Which lines hold the word "names"? Copy each of them.

## EXERCISE INPUTS
============
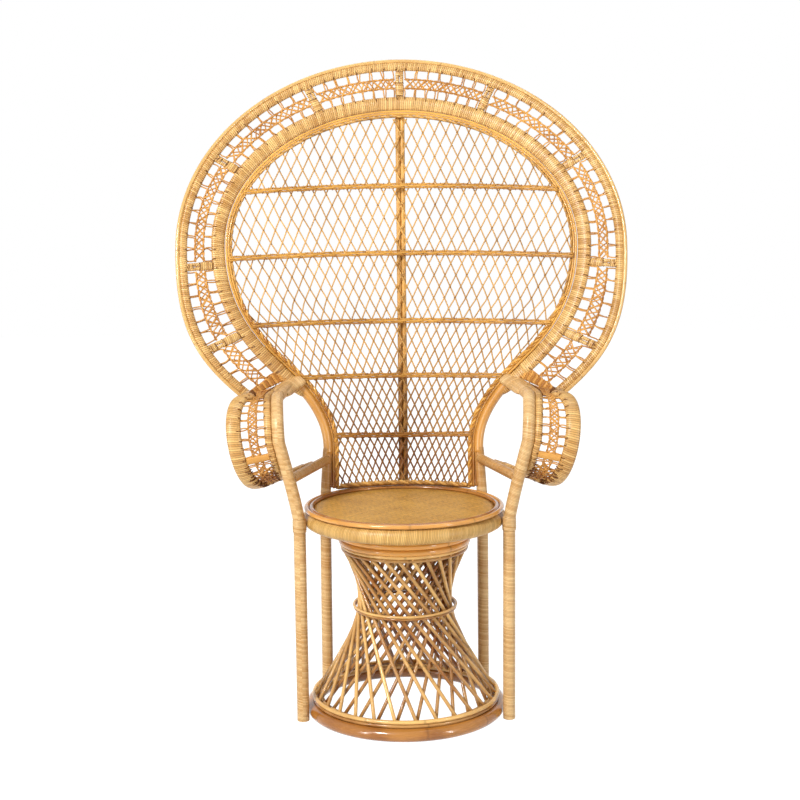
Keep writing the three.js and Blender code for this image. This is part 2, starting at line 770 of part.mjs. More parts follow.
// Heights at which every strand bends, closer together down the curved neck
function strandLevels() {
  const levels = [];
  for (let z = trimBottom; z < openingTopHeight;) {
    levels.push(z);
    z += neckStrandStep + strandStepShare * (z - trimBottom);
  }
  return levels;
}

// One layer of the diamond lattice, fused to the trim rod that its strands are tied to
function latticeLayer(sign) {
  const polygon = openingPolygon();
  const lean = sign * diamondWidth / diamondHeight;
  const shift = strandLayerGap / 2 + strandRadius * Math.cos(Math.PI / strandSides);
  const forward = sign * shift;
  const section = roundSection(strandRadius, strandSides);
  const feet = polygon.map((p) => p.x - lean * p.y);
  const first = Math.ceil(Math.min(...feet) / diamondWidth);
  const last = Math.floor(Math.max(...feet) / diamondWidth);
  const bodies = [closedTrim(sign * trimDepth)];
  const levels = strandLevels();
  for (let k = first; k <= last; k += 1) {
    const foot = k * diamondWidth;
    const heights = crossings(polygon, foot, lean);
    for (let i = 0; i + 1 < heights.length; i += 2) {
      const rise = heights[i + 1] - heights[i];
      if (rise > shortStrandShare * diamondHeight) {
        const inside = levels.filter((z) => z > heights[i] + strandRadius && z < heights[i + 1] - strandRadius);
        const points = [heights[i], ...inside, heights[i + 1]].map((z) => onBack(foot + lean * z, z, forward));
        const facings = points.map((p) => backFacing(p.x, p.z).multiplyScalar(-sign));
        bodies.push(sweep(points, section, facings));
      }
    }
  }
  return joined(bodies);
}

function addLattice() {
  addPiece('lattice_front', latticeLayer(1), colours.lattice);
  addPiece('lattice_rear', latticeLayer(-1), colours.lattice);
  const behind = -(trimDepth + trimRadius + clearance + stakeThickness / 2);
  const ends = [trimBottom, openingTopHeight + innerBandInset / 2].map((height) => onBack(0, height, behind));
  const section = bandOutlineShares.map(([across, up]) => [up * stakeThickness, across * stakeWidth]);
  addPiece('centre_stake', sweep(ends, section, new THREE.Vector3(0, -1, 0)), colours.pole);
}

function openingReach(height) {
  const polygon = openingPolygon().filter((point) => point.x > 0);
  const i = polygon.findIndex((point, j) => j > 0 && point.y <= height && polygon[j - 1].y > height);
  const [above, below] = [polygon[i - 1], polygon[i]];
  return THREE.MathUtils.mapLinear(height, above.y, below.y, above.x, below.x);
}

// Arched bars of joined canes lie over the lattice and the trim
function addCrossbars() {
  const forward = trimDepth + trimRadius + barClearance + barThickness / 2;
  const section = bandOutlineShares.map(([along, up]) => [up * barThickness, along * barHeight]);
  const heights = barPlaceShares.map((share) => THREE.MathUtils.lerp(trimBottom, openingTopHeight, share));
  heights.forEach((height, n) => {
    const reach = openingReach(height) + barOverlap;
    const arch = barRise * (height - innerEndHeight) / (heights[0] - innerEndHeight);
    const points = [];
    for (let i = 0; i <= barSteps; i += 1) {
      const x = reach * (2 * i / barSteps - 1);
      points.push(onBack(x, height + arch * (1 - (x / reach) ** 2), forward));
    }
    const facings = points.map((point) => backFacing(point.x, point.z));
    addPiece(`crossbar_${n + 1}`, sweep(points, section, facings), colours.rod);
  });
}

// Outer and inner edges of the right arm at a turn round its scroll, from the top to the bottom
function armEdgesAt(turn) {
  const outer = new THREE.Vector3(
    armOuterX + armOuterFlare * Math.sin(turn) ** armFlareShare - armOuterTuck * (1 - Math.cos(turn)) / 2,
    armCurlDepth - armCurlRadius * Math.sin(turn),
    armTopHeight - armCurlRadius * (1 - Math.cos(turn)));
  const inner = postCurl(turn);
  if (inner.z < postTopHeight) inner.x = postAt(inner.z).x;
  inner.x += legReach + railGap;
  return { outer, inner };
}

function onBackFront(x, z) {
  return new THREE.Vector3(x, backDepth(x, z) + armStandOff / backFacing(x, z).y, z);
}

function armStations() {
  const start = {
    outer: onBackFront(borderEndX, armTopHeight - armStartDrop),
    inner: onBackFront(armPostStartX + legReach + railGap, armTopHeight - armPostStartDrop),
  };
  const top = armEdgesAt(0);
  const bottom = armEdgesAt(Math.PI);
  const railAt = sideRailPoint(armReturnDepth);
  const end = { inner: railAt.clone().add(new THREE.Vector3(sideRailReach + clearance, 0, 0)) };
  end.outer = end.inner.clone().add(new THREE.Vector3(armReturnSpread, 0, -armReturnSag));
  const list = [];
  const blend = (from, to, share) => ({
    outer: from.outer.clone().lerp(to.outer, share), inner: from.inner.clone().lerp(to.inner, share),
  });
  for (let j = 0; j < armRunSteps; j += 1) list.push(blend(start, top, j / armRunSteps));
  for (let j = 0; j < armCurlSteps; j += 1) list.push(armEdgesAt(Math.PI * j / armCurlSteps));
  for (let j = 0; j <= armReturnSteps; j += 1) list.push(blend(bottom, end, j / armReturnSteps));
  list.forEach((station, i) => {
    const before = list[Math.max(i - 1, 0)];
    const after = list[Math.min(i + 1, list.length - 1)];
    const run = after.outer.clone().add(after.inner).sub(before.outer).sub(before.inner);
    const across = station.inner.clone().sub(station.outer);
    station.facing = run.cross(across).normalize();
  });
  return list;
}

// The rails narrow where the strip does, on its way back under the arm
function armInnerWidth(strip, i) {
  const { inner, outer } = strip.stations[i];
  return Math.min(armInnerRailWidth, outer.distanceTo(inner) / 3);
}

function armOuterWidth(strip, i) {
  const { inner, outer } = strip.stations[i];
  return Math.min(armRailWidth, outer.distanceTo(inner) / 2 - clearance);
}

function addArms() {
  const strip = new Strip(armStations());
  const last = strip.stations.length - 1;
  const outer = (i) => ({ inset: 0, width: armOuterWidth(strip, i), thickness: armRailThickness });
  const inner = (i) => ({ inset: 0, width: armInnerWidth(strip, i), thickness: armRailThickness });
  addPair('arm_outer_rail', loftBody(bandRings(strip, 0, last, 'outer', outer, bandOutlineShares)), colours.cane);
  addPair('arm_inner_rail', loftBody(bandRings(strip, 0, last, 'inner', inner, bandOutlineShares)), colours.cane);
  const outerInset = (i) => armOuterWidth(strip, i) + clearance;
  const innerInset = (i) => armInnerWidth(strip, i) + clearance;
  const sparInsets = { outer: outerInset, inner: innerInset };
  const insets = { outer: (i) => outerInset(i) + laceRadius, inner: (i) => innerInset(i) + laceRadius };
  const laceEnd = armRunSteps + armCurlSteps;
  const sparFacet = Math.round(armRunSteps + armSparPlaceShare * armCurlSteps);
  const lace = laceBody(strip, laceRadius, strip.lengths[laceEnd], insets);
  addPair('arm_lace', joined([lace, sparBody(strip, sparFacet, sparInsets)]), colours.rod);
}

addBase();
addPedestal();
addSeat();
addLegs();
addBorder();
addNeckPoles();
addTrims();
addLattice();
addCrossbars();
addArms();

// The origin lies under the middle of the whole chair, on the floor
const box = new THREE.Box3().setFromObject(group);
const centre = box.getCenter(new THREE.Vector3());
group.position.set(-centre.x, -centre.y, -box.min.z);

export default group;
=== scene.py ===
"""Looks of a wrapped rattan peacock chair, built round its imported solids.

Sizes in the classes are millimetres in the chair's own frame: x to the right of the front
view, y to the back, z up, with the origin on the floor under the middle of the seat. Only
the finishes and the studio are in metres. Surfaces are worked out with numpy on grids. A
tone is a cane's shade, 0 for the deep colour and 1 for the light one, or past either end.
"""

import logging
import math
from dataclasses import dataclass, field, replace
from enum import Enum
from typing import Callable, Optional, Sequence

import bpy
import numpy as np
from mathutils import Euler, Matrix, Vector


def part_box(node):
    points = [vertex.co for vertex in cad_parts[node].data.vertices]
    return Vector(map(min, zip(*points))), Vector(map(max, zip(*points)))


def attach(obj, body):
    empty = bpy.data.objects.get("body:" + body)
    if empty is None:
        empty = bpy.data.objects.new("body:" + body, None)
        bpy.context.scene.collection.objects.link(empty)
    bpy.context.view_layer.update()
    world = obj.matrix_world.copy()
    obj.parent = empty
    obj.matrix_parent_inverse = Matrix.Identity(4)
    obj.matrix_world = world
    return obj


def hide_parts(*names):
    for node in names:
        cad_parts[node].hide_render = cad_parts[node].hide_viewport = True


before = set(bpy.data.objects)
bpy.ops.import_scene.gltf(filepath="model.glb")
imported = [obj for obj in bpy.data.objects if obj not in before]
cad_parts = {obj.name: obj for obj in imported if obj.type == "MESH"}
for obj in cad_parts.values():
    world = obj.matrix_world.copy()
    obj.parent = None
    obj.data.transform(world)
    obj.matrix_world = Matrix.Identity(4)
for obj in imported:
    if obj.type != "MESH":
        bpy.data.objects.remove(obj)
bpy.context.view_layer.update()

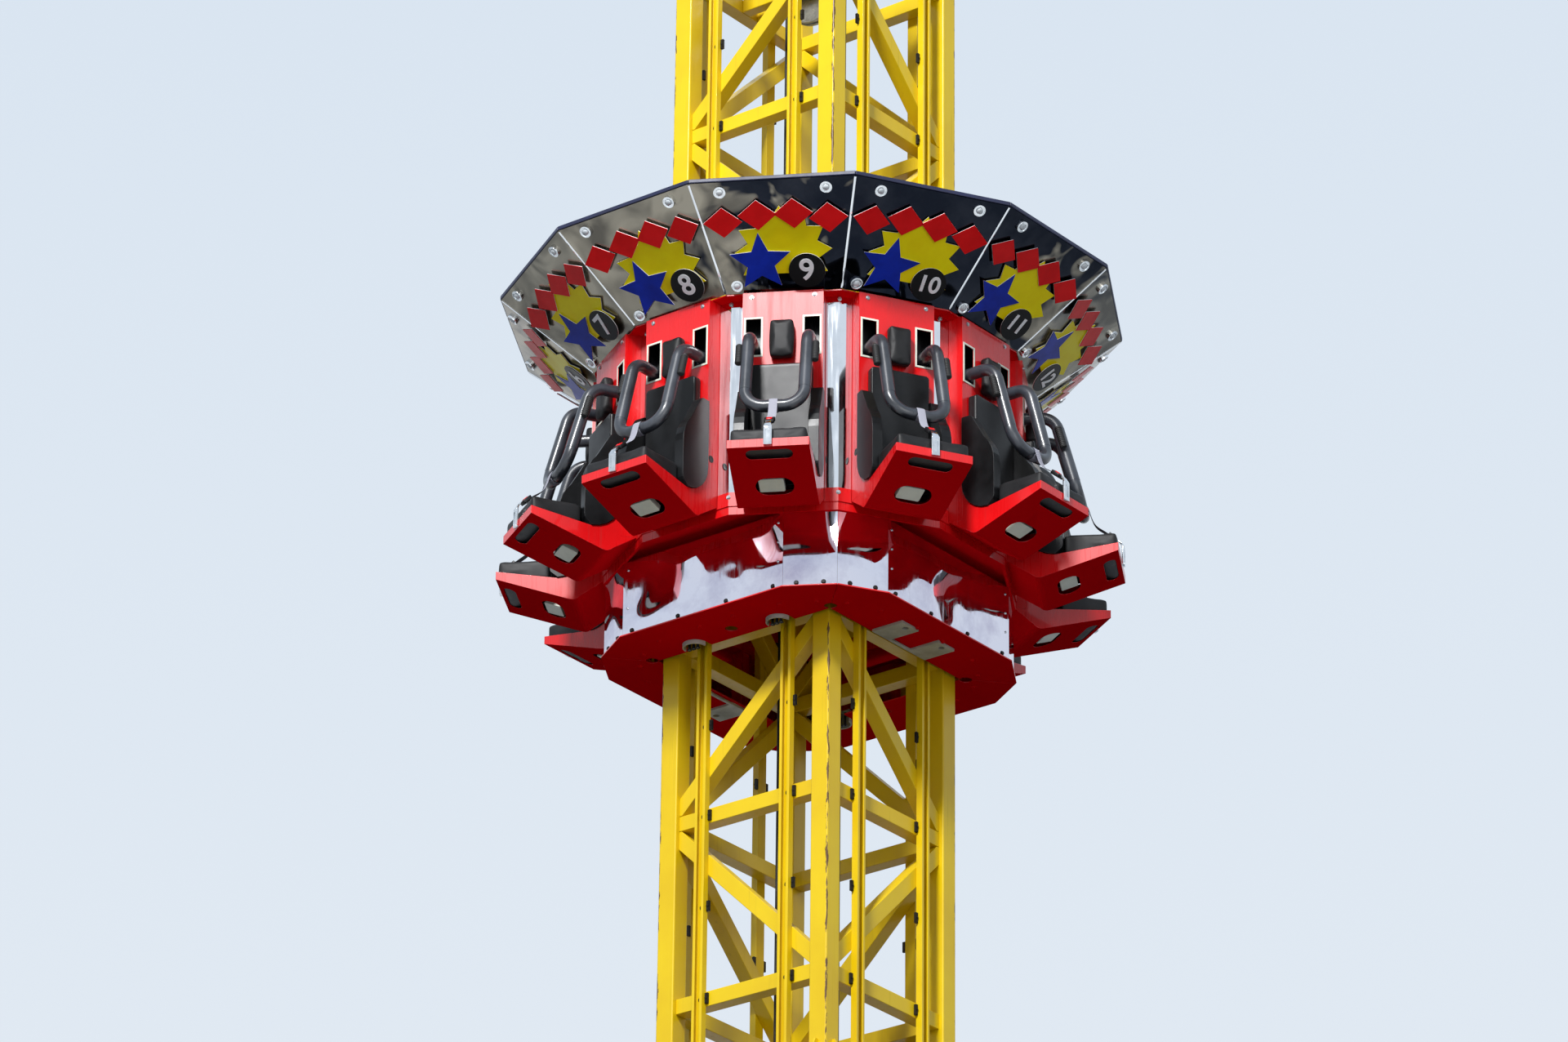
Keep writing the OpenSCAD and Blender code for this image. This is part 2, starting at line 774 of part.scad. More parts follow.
============
## WRITTEN SOLUTION
def hide_parts(*names):
    for node in names:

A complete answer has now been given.